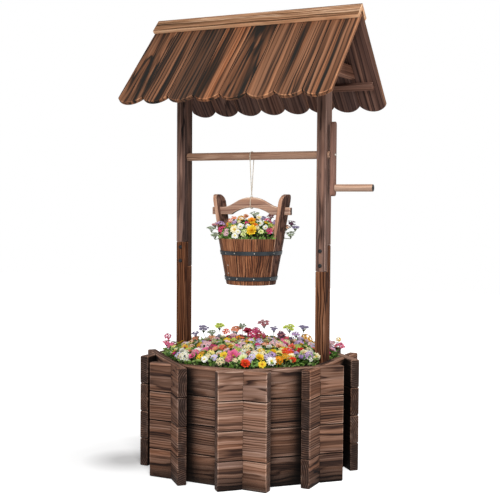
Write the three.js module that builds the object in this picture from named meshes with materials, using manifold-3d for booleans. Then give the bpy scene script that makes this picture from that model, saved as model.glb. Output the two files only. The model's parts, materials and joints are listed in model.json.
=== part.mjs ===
// Wishing well planter: an octagonal planter of crossed boards, two posts, a gabled plank roof,
// a windlass with a crank, and a coopered bucket that hangs on a loop of twine.
// Millimetres, +Z up. The origin is on the ground at the middle of the octagon, X runs along the
// ridge towards the crank, and the front is towards -Y.

import * as THREE from 'three';
import { mergeVertices, toCreasedNormals } from 'three/addons/utils/BufferGeometryUtils.js';
import Module from 'manifold-3d';

const wasm = await Module();
wasm.setup();

// Fits shared by the whole object
const seatGap = 0.3; // between pieces that rest on or in each other
const runGap = 0.5; // round the turning axle in its posts
const cutOverrun = 6; // how far every cutter runs past what it cuts

// Planter wall
const sideCount = 8;
const courseCount = 4;
const wallAcross = 467.4; // outside, flat to flat
const courseHeight = 70;
const boardThickness = 23;
const boardTail = 61.5; // past the outside corner
const boardChamfer = 2;

// Planter floor
const bearerHeight = 40;
const bearerWidth = 40;
const bearerSpacing = 130;
const deckThickness = 15;
const slatWidth = 40;
const slatGap = 5;

// Soil and flowers of the planter
const soilBelowRim = 30;
const bloomMargin = 4; // from the wall to the flowers
const bloomRise = 43; // above the rim, at the middle
const bloomEdgeRise = 10; // above the rim, at the edge
const blossomDiameter = 38;
const blossomRise = 13; // above the mound that it sits on
const planterBlossomCount = 48;

// Posts
const postThickness = 25; // along X
const postDepth = 40; // along Y
const postChamfer = 1.5;
const lapBottom = 501; // of the half lap that joins the two lengths of a post
const lapLength = 64;
const boltDiameter = 6; // of the two bolts through each lap
const boltInset = 14; // from the lap's ends to the bolts' axes
const boltHeadDiameter = 10;
const boltHeadHeight = 2.6;
const nutAcross = 11.5; // corner to corner
const nutHeight = 4;
const boltTail = 2; // of the bolts, past their nuts

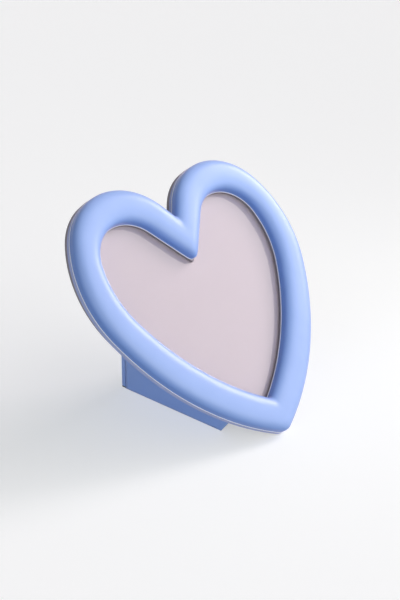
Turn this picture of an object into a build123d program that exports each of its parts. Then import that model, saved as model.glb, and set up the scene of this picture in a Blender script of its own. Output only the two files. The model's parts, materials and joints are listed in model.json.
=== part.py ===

§ Task brief:
Take the lines from the first line of the records through the line holding "const slatGap = 5;", both included, and please reproduce them exactly with nothing added.

§ Output below:
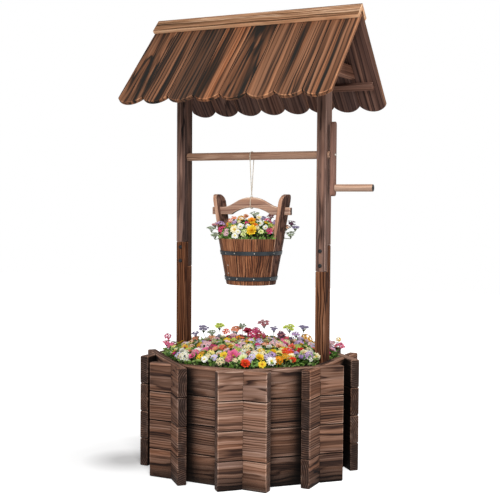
Write the three.js module that builds the object in this picture from named meshes with materials, using manifold-3d for booleans. Then give the bpy scene script that makes this picture from that model, saved as model.glb. Output the two files only. The model's parts, materials and joints are listed in model.json.
=== part.mjs ===
// Wishing well planter: an octagonal planter of crossed boards, two posts, a gabled plank roof,
// a windlass with a crank, and a coopered bucket that hangs on a loop of twine.
// Millimetres, +Z up. The origin is on the ground at the middle of the octagon, X runs along the
// ridge towards the crank, and the front is towards -Y.

import * as THREE from 'three';
import { mergeVertices, toCreasedNormals } from 'three/addons/utils/BufferGeometryUtils.js';
import Module from 'manifold-3d';

const wasm = await Module();
wasm.setup();

// Fits shared by the whole object
const seatGap = 0.3; // between pieces that rest on or in each other
const runGap = 0.5; // round the turning axle in its posts
const cutOverrun = 6; // how far every cutter runs past what it cuts

// Planter wall
const sideCount = 8;
const courseCount = 4;
const wallAcross = 467.4; // outside, flat to flat
const courseHeight = 70;
const boardThickness = 23;
const boardTail = 61.5; // past the outside corner
const boardChamfer = 2;

// Planter floor
const bearerHeight = 40;
const bearerWidth = 40;
const bearerSpacing = 130;
const deckThickness = 15;
const slatWidth = 40;
const slatGap = 5;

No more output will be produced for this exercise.